6. Chuck Horner (1936- )
General Charles “Chuck” Horner is a retired United States Air Force four-star general known for his leadership during the Gulf War (Operation Desert Storm) in 1991.
He served as the commander of the U.S. Central Command’s air forces during the conflict and played a crucial role in planning and executing the successful air campaign against Iraq.
Horner’s strategic and tactical acumen, along with his coordination of allied forces, contributed significantly to the coalition’s victory in a relatively short and decisive military campaign.
Chuck Horner’s leadership in the Gulf War earned him widespread recognition and respect within the military community. He retired from the Air Force in 1994.
7. Jacqueline Cochran (1906-1980)
Jacqueline Cochran was a pioneering American aviator who made significant contributions to aviation history. While she wasn’t strictly an Air Force pilot (as the Air Force was formed later), her impact on aviation was substantial.
Cochran set numerous speed and altitude records during the 1930s and 1940s. During World War II, she played a crucial role in the formation of the Women Airforce Service Pilots (WASP) program, which allowed women to serve as civilian pilots and ferry military aircraft.
Her leadership and advocacy for women in aviation were instrumental in advancing opportunities for female pilots. Jacqueline Cochran received numerous awards and honors for her achievements.
8. Jimmy Doolittle (1896-1993)
James “Jimmy” Doolittle was an accomplished aviator and military leader. He gained fame for leading the daring Doolittle Raid on Tokyo in 1942 during World War II, when sixteen B-25 Mitchell bombers launched from the aircraft carrier USS Hornet to strike the Japanese mainland.
Doolittle’s leadership and courage in the raid provided a much-needed morale boost for the United States in the early days of the war.
He continued to serve in various leadership roles within the military and made significant contributions to aviation as a test pilot and aviation executive.
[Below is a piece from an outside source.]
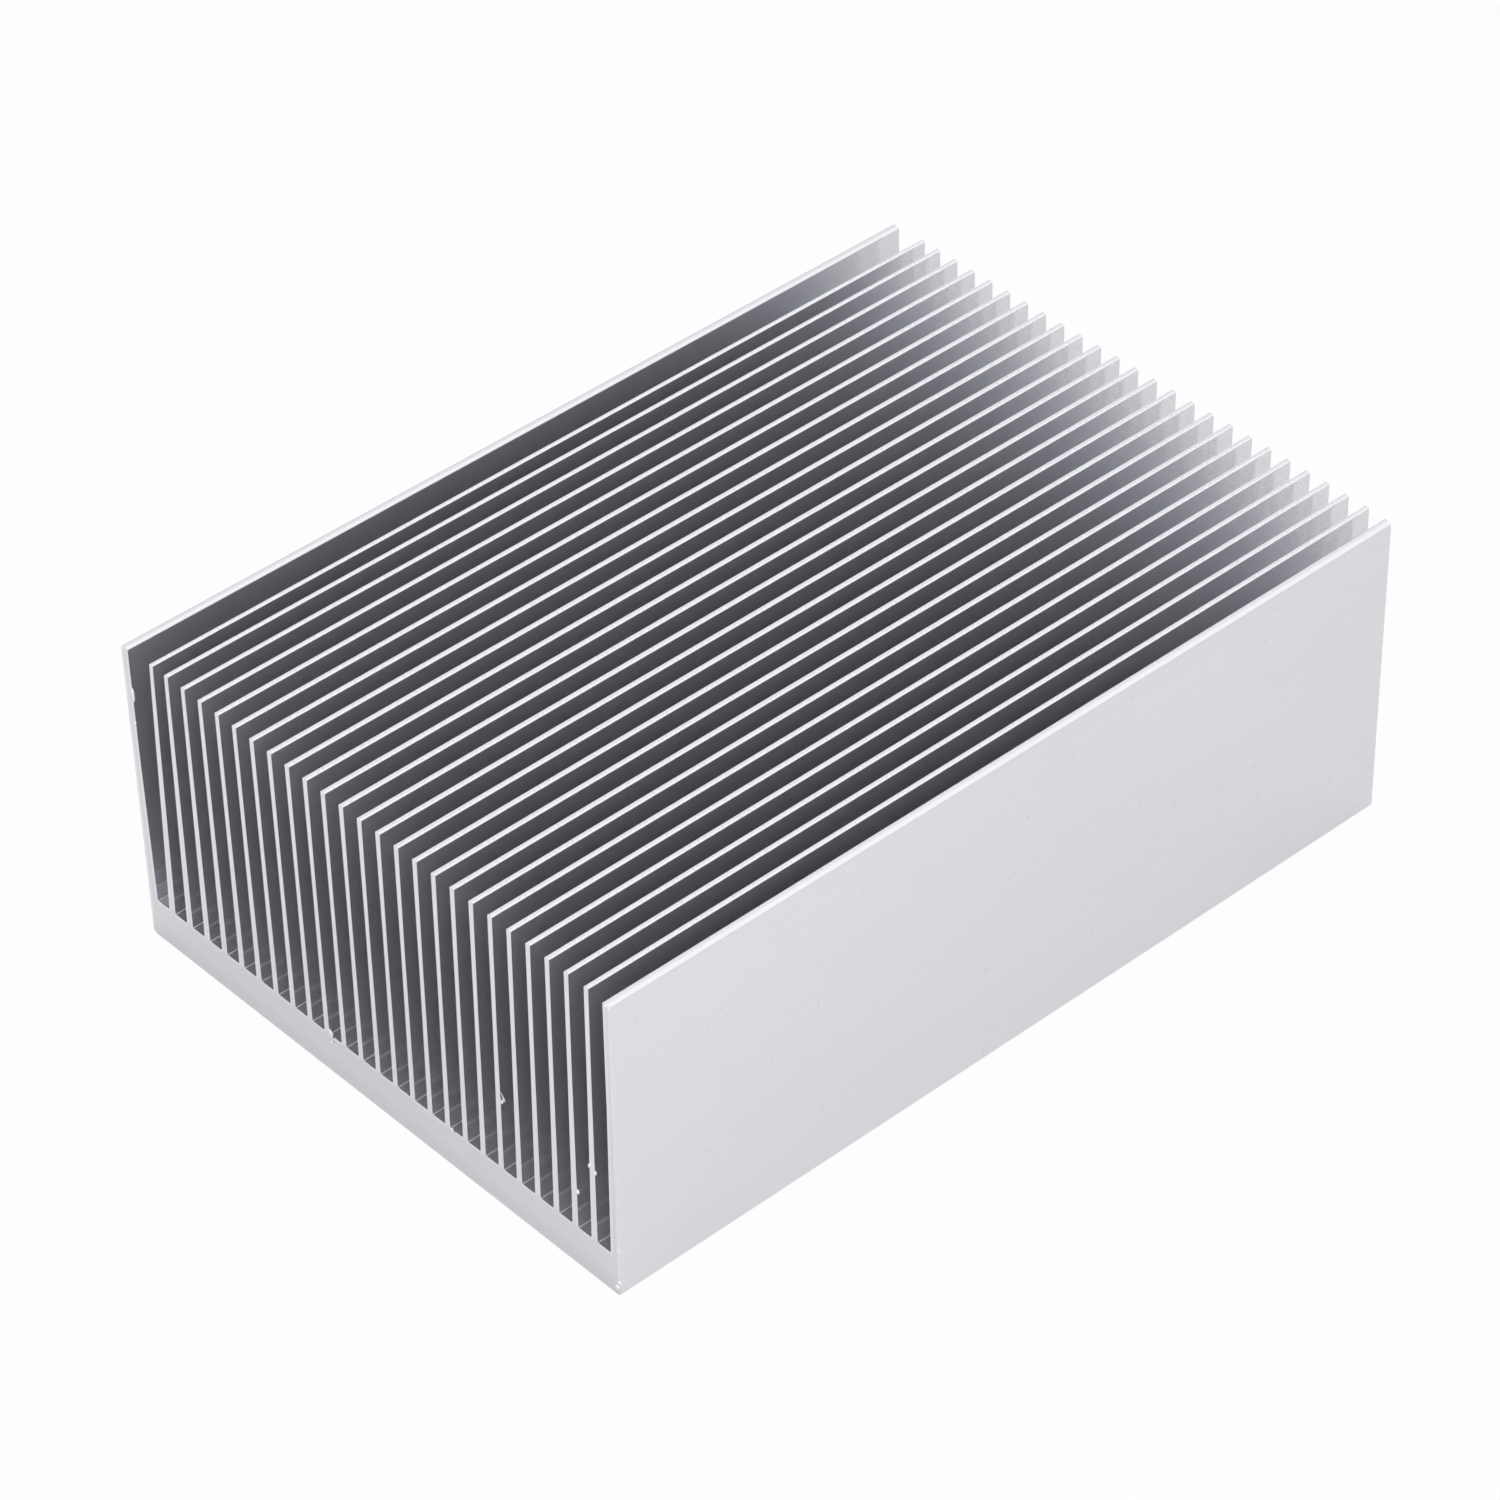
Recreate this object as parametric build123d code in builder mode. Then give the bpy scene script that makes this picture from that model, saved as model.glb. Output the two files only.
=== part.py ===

Doolittle received numerous awards and honors, including the Medal of Honor.
9. John Glenn (1921-2016)
John Glenn was not only a famous astronaut but also a highly accomplished Marine Corps fighter jet pilot during the Korean War.
He flew 149 combat missions in the F-9 Panther jet, earning several medals for his service. Later in life, John Glenn became the first American to orbit the Earth as an astronaut in 1962 during the Friendship 7 mission.
He returned to space in 1998 at the age of 77, becoming the oldest person to travel in space during the Space Shuttle Discovery’s mission. Glenn’s contributions to both military aviation and space exploration made him a beloved American hero.
10. Randy “Duke” Cunningham (1941- )
Randy “Duke” Cunningham is a former Navy and Air Force fighter pilot who achieved ace status during the Vietnam War. Flying the F-4 Phantom II, he and his Radar Intercept Officer (RIO), Willie Driscoll, were credited with shooting down five enemy aircraft, becoming aces.
Cunningham later served in the U.S. House of Representatives as a Congressman from California but resigned in 2005 due to a bribery scandal and was subsequently imprisoned.
Despite his later controversies, his achievements as a fighter pilot during the Vietnam War are part of his legacy in aviation history.